As we make critical decisions in these difficult times, we must never forget where true prosperity comes from—not from raw materials, but from human talent …
Not from behind a wall of protectionism and isolationism, but from an open and globally engaged society …
And not from an all powerful government, but from the entrepreneurial spirit of a free people.
Americans like to think they invented entrepreneurism and free enterprise, but I know much of it was imported to America through our Irish ancestors. And we’re very lucky as a nation to have it.
Each of our countries must summon the will and courage to make the tough choices, to take the political risks, and to embrace the sacrifices to build a brighter future.
I know what choices America will make … and I know what choices Ireland will make. We will choose the future, we will choose to be bold … we will choose to engage … and we will choose to lead—together.
For America, Ireland, and the EU, the path to prosperity is a shared one and a path we must walk together.

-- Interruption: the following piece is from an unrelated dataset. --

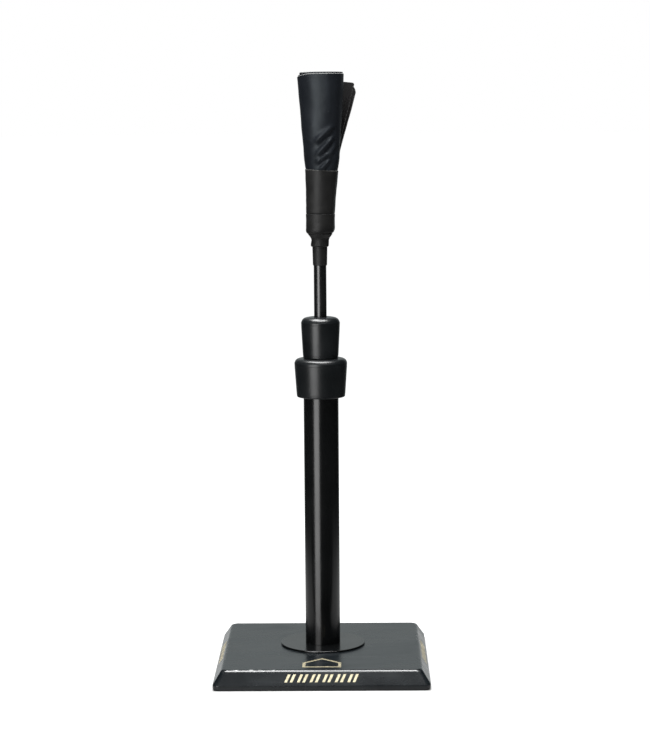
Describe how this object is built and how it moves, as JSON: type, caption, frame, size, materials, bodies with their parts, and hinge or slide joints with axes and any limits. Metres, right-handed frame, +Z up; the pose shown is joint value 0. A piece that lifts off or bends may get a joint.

With that in mind and knowing there are difficult steps ahead, I will close with that most famous of Irish blessings:
May the road rise to meet us.
May the wind be always at our backs.
I want to thank the Prime Minister and his staff, the Department of Foreign Affairs, AmCham Ireland, and all of you for the opportunity to be here today.
I will be returning in a few months to check on Ireland’s progress, to advance our common agenda, and to assess what the United States and its business community can learn from your experiences.
Until then, you have my gratitude and best wishes. I look forward to the discussion period.